## STATED EXERCISE
Each line containing the word "with" must be reported.

Entries taken from a collection

=-=-=

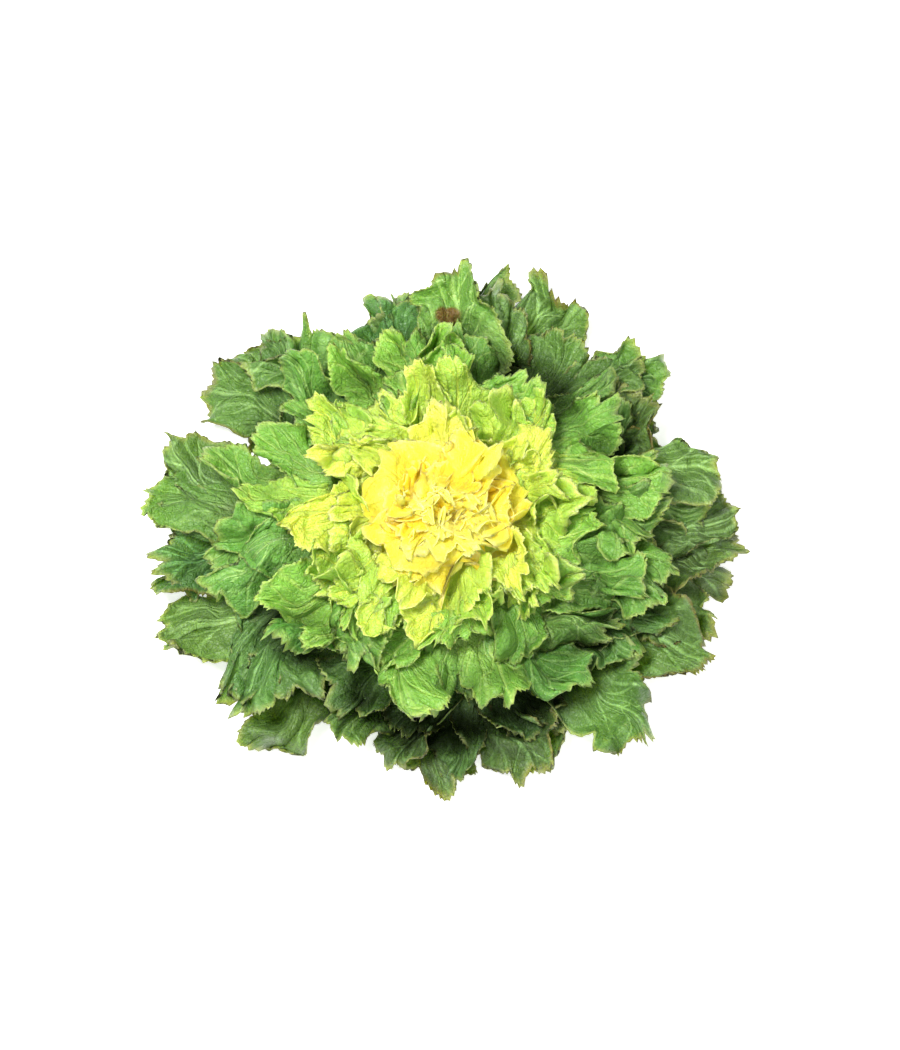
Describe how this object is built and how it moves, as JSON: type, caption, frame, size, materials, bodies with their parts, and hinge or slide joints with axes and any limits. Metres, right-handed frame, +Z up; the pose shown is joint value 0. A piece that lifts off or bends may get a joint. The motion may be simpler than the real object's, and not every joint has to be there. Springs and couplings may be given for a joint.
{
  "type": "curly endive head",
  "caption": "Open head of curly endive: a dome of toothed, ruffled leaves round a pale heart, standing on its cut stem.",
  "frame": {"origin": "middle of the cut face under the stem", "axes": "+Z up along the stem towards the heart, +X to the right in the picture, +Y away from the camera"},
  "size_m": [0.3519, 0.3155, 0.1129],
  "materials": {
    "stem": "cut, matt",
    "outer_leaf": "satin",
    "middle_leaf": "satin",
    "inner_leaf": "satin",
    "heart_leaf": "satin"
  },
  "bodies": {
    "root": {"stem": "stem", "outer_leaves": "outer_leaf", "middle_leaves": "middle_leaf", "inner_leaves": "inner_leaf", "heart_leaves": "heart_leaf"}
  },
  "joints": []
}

=-=-=

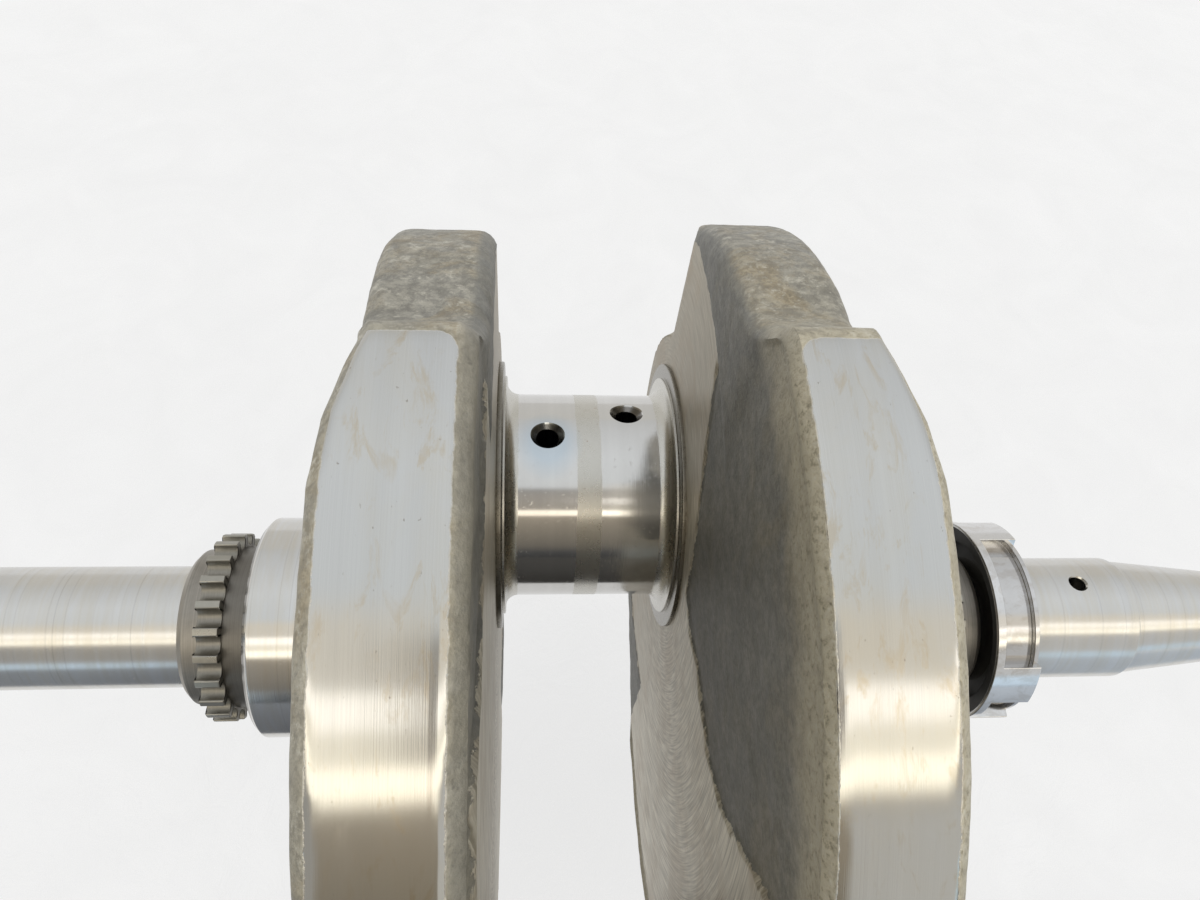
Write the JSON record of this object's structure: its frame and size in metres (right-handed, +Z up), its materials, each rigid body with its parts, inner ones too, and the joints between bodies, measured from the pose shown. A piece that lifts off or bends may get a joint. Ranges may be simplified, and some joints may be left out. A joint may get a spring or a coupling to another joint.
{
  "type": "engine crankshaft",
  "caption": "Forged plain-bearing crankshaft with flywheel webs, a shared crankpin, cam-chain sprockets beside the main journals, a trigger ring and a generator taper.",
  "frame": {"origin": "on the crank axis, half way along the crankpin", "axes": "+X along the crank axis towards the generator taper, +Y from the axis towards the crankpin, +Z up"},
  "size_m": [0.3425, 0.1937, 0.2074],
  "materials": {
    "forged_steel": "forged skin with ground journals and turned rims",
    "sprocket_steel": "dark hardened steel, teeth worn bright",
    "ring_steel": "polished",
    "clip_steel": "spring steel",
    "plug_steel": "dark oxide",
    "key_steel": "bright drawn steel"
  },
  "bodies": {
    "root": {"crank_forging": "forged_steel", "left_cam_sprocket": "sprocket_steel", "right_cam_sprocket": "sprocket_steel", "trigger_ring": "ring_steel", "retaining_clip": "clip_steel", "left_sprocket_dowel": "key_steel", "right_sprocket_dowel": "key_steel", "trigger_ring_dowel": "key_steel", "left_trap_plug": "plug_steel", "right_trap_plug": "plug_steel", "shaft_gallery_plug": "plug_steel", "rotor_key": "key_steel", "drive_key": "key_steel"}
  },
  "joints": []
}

=-=-=

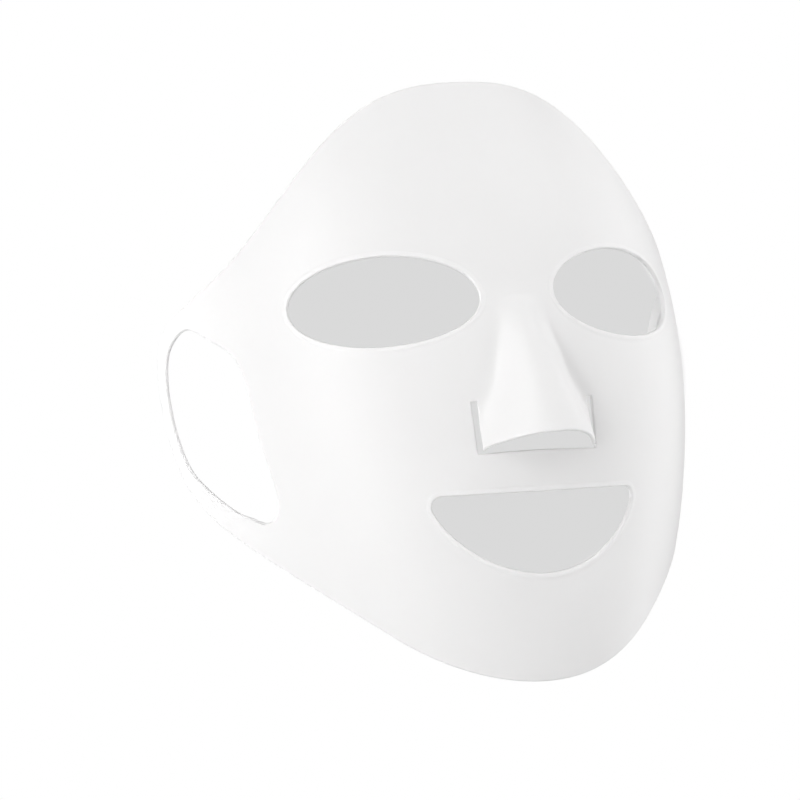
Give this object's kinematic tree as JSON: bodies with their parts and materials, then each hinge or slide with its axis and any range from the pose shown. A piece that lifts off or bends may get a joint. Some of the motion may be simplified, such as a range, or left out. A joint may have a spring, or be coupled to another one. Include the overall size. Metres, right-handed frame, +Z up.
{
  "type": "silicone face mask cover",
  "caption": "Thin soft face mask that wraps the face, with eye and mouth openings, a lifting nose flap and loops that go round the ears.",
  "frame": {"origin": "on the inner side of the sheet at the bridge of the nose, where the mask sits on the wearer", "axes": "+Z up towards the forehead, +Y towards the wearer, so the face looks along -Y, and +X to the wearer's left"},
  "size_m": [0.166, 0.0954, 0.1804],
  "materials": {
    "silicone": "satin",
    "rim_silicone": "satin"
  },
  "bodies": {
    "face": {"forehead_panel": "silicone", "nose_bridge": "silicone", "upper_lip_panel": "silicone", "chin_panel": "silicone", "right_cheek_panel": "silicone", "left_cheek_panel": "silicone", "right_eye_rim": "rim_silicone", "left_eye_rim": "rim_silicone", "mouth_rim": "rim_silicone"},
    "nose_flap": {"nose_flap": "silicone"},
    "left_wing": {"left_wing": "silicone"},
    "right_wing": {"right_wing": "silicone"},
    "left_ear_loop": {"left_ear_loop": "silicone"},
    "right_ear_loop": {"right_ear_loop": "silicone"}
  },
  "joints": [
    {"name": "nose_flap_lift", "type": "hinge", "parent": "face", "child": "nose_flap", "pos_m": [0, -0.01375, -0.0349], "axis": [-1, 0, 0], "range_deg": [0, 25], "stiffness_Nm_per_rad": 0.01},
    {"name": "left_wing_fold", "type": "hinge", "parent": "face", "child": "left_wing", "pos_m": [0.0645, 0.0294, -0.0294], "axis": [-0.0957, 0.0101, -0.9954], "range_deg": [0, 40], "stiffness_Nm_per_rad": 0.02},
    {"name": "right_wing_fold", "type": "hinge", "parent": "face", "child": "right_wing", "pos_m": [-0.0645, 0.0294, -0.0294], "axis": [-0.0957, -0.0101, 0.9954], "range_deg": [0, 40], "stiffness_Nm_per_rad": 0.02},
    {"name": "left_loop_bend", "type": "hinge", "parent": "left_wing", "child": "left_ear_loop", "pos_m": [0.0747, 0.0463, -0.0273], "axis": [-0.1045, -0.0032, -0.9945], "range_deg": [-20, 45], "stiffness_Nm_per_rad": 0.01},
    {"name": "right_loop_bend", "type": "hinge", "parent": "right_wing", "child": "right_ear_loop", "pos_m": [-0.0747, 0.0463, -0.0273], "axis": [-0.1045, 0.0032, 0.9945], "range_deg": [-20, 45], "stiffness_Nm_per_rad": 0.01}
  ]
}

=-=-=

## FINAL RESULT
Describe how this object is built and how it moves, as JSON: type, caption, frame, size, materials, bodies with their parts, and hinge or slide joints with axes and any limits. Metres, right-handed frame, +Z up; the pose shown is joint value 0. A piece that lifts off or bends may get a joint. The motion may be simpler than the real object's, and not every joint has to be there. Springs and couplings may be given for a joint.
Write the JSON record of this object's structure: its frame and size in metres (right-handed, +Z up), its materials, each rigid body with its parts, inner ones too, and the joints between bodies, measured from the pose shown. A piece that lifts off or bends may get a joint. Ranges may be simplified, and some joints may be left out. A joint may get a spring or a coupling to another joint.
  "caption": "Forged plain-bearing crankshaft with flywheel webs, a shared crankpin, cam-chain sprockets beside the main journals, a trigger ring and a generator taper.",
    "forged_steel": "forged skin with ground journals and turned rims",
Give this object's kinematic tree as JSON: bodies with their parts and materials, then each hinge or slide with its axis and any range from the pose shown. A piece that lifts off or bends may get a joint. Some of the motion may be simplified, such as a range, or left out. A joint may have a spring, or be coupled to another one. Include the overall size. Metres, right-handed frame, +Z up.
  "caption": "Thin soft face mask that wraps the face, with eye and mouth openings, a lifting nose flap and loops that go round the ears.",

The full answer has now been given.